The following semester, you might continue teaching separate classes but take the next step by linking the classes in some way (e.g., teach the same course content but share resources, teaching materials, and design activities that engage students across classrooms).
Or if you’re proposing a course together and teaching it collaboratively (and the host department allows co-teaching), perhaps B prepares materials for the first half of each class and A prepares activities and discussions for the second half of the class period. The next class, switch roles. This would require early preparation outside of class to communicate and coordinate lesson plans effectively. A lighter option would be to alternate who leads a single class. The leader of a class period would have full autonomy and the other teacher would observe and offer support in class, then the teachers swap roles the following class period.
Where to Start
Once you have decided that you will be co-teaching a course together (and definitely notify the department of what you are doing—perhaps in an email with a drafted syllabus outlining your plan), schedule two meetings ahead of the semester. In the first meeting, discuss your visions for the course, your goals and expectations, and draft the skeleton syllabus (what policies, major assignments, and assessment methods you plan to use). Think of the syllabus as your teaching contract and use this as an opportunity to establish an equitable workload. For example, who will post grades and who will grade what? Agree to this in advance. Ideally, grading should be a shared responsibility and criteria for grading should be agreed on before grading starts.
If one faculty member is more senior than the other, what are fair workload expectations? How do you list yourselves on the syllabus? If you are not being equally compensated, what could be done within the co-teaching period to help the junior faculty member advance in their career? Transparency from the outset is important both to establishing a healthy work environment and to making your roles and responsibilities crystal clear to your students to avoid confusion. (Think of the syllabus as a contract that also involves students.)
Think through how you will communicate your titles/roles in the class to students. For example, who should they direct questions to? If you want students to Cc both of you on correspondence, say so! A policy of Cc’ing all instructors in emails helps direct students to consider you a unit of leadership rather than pick and choose one instructor over another. Then, agree on how you will maintain these structures throughout the semester. For instance, you might make it a rule to follow up all verbal communication with students via email and always Cc the other instructor.
Finally, what happens if the syllabus contract is broken? What steps will you take to fix the problem? Establish weekly or bi-weekly check-ins to assess how things are going. Hopefully you both feel comfortable speaking up when the workload becomes overwhelming. Talk through what you would do to address that problem if it came up mid-semester.
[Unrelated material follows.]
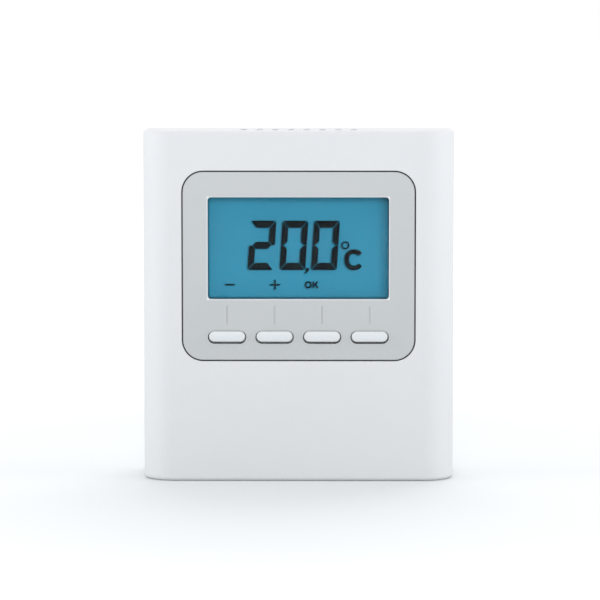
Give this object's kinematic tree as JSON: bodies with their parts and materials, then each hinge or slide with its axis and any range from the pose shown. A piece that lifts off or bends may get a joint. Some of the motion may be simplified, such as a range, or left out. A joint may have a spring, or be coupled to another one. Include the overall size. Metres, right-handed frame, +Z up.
{
  "type": "wall thermostat",
  "caption": "Battery-powered room thermostat: rounded white case with a backlit display over a row of pill-shaped buttons, hooked on a slotted wall plate that swings off the back.",
  "frame": {"origin": "under the middle of the unit, on the surface it stands on", "axes": "+X to the right of someone reading the display, +Y into the wall, so the display faces -Y, +Z up"},
  "size_m": [0.08, 0.025, 0.09],
  "materials": {
    "cover_plastic": "fine spark-eroded satin, white",
    "moulding_plastic": "plain moulded, off-white",
    "bezel_plastic": "silver-grey satin paint",
    "button_plastic": "polished moulded, white",
    "clear_plastic": "clear polished window",
    "display_glass": "polished display glass",
    "polariser_film": "clear grey film",
    "light_guide": "blue diffusing light guide",
    "reflector_film": "white film",
    "black_foam": "black foam tape and rubber",
    "circuit_board": "green solder mask",
    "radio_circuit_board": "blue solder mask",
    "chip_plastic": "black moulded epoxy",
    "lamp_plastic": "white light source",
    "steel": "bright zinc and nickel plate",
    "antenna_wire": "drawn wire",
    "battery_cell": "printed metal jacket, plain",
    "label_film": "blank matt label"
  },
  "bodies": {
    "unit": {"front_cover": "cover_plastic", "rear_cover": "moulding_plastic", "rating_label": "label_film", "front_bezel": "bezel_plastic", "window_lens": "clear_plastic", "bezel_adhesive": "black_foam", "display_front_polariser": "polariser_film", "display_front_glass": "display_glass", "display_rear_glass": "display_glass", "display_rear_polariser": "polariser_film", "display_light_guide": "light_guide", "display_reflector": "reflector_film", "display_contact_strip": "black_foam", "display_holder": "moulding_plastic", "backlight_led_left": "lamp_plastic", "backlight_led_right": "lamp_plastic", "main_board": "circuit_board", "microcontroller": "chip_plastic", "memory_chip": "chip_plastic", "radio_board": "radio_circuit_board", "radio_shield": "steel", "antenna_coil": "antenna_wire", "clock_crystal": "steel", "storage_capacitor": "chip_plastic", "temperature_sensor": "chip_plastic", "battery_upper": "battery_cell", "battery_lower": "battery_cell", "negative_contact": "steel", "positive_contact": "steel", "bridge_contact": "steel", "negative_spring": "steel", "bridge_spring": "steel", "case_screw_left_bottom": "steel", "board_screw_left_bottom": "steel", "case_screw_left_top": "steel", "board_screw_left_top": "steel", "case_screw_right_bottom": "steel", "board_screw_right_bottom": "steel", "case_screw_right_top": "steel", "board_screw_right_top": "steel", "minus_switch": "steel", "plus_switch": "steel", "ok_switch": "steel", "menu_switch": "steel"},
    "minus_key": {"minus_button": "button_plastic", "minus_switch_plunger": "chip_plastic"},
    "plus_key": {"plus_button": "button_plastic", "plus_switch_plunger": "chip_plastic"},
    "ok_key": {"ok_button": "button_plastic", "ok_switch_plunger": "chip_plastic"},
    "menu_key": {"menu_button": "button_plastic", "menu_switch_plunger": "chip_plastic"},
    "wall_plate": {"wall_plate": "moulding_plastic"}
  },
  "joints": [
    {"name": "minus_press", "type": "slide", "parent": "unit", "child": "minus_key", "axis": [0, 1, 0], "range_m": [0, 0.0005], "stiffness_N_per_m": 2000},
    {"name": "plus_press", "type": "slide", "parent": "unit", "child": "plus_key", "axis": [0, 1, 0], "range_m": [0, 0.0005], "stiffness_N_per_m": 2000},
    {"name": "ok_press", "type": "slide", "parent": "unit", "child": "ok_key", "axis": [0, 1, 0], "range_m": [0, 0.0005], "stiffness_N_per_m": 2000},
    {"name": "menu_press", "type": "slide", "parent": "unit", "child": "menu_key", "axis": [0, 1, 0], "range_m": [0, 0.0005], "stiffness_N_per_m": 2000},
    {"name": "plate_swing", "type": "hinge", "parent": "unit", "child": "wall_plate", "pos_m": [0, 0.0089, 0.09], "axis": [1, 0, 0], "range_deg": [0, 45]}
  ]
}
In your second meeting, add course content to your syllabus. This requires some co-writing time. Perhaps you each paste into the document 5 important topics you would like to cover. You might use different font colors to distinguish between your voices. Then have a conversation about building the narrative of your course. What strengths can each of you bring to the course? Think of this conversation as building on one another’s work as well as building a new narrative together. If you continue typing in different colors as you fill in the class meeting dates with reading assignments, etc., that will make it easier to see who has contributed what. If there’s more red than blue on the page, that means the person using red font should probably relinquish more time to the person writing in blue font—unless that person is teaching longer Victorian novels while the reading list in red includes mostly poems and short stories. This requires negotiation, listening, and compromise. When you have laid out the basic structure, change all fonts to black and keep editing…eventually your voices will merge and it will be hard to distinguish who contributed what because you’re working as a team. This is good to practice before the semester starts.
Co-Teaching During the Semester
Plan to meet before and after each class session, even if it’s just for 15 minutes. Before class talk through a “run-of-show,” make it detailed (you might even set a timer to make sure you both get equal time for talking), and after class debrief on how things went. This not only gives you ample opportunities to raise concerns as they come up and address them right away, but also gives you time to begin planning for the next class session. If you have office hours, consider having them together if possible.
If your class does not meet in person, who will set up the Skype, Discussion Board, Piazza, Google Hangouts, Blackboard, Canvas, etc.? Perhaps you alternate leading meetings. Then, who will answer student questions on the discussion board following class?
If your class does meet in person, who will lead the discussion? What collaboration tools do you plan to use? Google Docs? Paper by DropBox? Blackboard? Make sure everyone is invited and that both or all instructors have full administrative access. Also, everyone needs to feel comfortable using these tools.